WRITTEN TASK =
Copy each line in which the string "from" occurs.

(Stored entries)

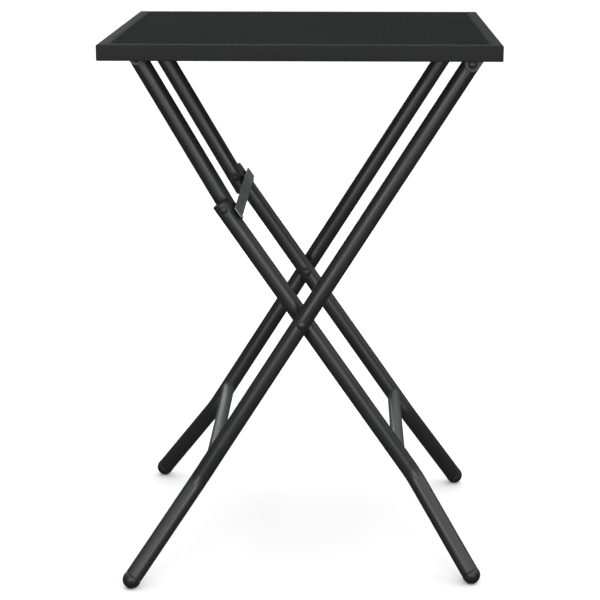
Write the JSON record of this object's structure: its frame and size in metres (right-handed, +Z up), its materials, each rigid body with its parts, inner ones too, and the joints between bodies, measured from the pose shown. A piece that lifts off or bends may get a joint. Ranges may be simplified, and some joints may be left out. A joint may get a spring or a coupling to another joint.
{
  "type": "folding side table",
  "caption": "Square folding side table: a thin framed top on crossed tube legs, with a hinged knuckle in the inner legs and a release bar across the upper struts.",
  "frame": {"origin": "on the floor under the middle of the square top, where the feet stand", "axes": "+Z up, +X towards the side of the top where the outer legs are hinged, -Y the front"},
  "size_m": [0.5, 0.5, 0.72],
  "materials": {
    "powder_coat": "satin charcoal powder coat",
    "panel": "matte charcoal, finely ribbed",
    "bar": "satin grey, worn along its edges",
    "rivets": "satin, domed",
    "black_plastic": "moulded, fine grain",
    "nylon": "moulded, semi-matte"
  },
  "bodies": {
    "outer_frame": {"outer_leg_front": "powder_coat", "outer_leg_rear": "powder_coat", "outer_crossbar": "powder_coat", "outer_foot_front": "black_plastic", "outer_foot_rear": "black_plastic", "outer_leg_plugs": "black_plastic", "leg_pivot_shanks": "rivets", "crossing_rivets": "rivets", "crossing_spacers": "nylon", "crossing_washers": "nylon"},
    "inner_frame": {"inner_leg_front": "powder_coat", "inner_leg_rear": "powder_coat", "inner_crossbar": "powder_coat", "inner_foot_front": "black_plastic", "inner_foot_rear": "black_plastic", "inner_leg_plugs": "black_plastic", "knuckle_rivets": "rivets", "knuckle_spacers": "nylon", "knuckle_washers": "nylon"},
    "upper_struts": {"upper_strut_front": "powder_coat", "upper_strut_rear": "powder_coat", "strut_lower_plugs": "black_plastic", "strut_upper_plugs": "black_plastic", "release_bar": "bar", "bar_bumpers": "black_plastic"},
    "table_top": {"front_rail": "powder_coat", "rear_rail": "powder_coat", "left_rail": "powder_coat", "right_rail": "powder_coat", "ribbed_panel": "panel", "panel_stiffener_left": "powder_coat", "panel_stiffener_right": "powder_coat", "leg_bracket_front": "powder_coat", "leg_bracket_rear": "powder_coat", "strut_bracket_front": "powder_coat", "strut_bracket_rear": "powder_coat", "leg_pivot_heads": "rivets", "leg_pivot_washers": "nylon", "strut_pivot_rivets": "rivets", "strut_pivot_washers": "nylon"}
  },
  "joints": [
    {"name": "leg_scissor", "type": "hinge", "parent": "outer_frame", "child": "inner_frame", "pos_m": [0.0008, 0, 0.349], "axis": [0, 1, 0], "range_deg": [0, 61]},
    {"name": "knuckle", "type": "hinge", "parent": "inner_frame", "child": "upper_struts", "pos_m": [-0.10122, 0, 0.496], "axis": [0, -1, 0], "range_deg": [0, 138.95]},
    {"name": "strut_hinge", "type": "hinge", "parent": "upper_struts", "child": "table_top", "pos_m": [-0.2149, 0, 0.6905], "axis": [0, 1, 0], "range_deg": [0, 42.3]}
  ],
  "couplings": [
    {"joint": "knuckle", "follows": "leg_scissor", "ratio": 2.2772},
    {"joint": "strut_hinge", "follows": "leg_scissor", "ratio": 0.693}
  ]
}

---

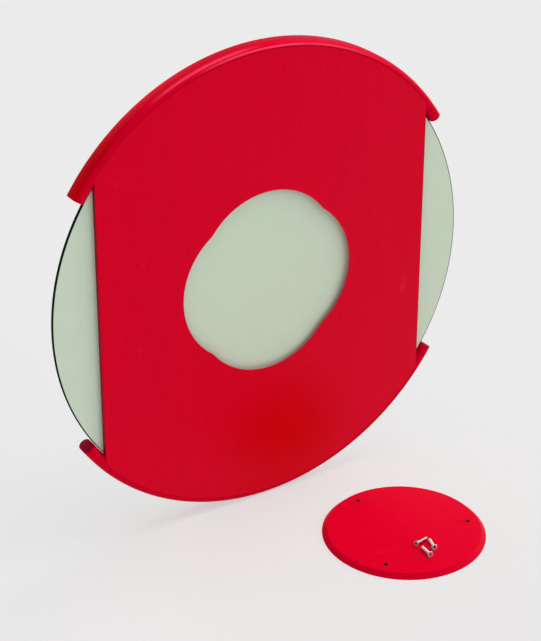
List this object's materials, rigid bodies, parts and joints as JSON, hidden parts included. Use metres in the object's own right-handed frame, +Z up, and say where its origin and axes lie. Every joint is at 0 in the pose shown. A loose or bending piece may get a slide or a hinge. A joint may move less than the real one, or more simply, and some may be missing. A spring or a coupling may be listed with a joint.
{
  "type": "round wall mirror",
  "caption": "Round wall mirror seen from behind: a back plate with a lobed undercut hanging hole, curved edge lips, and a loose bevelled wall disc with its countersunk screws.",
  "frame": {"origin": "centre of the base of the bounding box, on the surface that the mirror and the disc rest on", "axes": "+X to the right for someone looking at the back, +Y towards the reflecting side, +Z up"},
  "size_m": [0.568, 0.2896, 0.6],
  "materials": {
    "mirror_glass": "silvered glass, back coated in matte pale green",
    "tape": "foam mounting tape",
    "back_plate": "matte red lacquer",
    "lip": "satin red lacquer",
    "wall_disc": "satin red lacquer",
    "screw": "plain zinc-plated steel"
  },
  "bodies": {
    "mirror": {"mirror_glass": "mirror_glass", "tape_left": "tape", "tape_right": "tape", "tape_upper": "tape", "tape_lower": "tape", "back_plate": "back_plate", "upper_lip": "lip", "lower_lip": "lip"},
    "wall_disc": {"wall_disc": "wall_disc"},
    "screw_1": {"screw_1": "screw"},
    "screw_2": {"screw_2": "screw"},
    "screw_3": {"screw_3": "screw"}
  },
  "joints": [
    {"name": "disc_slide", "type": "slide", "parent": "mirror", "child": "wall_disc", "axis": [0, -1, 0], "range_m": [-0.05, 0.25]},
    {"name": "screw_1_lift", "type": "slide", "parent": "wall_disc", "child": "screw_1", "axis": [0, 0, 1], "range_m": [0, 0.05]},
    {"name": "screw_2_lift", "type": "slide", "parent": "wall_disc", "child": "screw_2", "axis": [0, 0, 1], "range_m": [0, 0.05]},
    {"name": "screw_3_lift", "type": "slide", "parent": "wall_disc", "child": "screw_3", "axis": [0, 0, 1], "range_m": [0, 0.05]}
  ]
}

* * *

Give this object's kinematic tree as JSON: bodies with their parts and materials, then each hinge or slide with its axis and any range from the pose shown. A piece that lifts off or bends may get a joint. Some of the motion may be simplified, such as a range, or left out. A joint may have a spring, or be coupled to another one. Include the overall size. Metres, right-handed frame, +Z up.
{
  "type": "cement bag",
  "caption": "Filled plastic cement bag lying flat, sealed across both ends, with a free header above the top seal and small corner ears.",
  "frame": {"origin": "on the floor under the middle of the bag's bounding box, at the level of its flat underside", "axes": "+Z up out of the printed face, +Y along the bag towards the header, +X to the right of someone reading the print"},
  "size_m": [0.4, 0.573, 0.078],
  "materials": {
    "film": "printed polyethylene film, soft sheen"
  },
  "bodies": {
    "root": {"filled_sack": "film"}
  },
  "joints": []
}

RESPONSE =
Write the JSON record of this object's structure: its frame and size in metres (right-handed, +Z up), its materials, each rigid body with its parts, inner ones too, and the joints between bodies, measured from the pose shown. A piece that lifts off or bends may get a joint. Ranges may be simplified, and some joints may be left out. A joint may get a spring or a coupling to another joint.
  "caption": "Round wall mirror seen from behind: a back plate with a lobed undercut hanging hole, curved edge lips, and a loose bevelled wall disc with its countersunk screws.",
Give this object's kinematic tree as JSON: bodies with their parts and materials, then each hinge or slide with its axis and any range from the pose shown. A piece that lifts off or bends may get a joint. Some of the motion may be simplified, such as a range, or left out. A joint may have a spring, or be coupled to another one. Include the overall size. Metres, right-handed frame, +Z up.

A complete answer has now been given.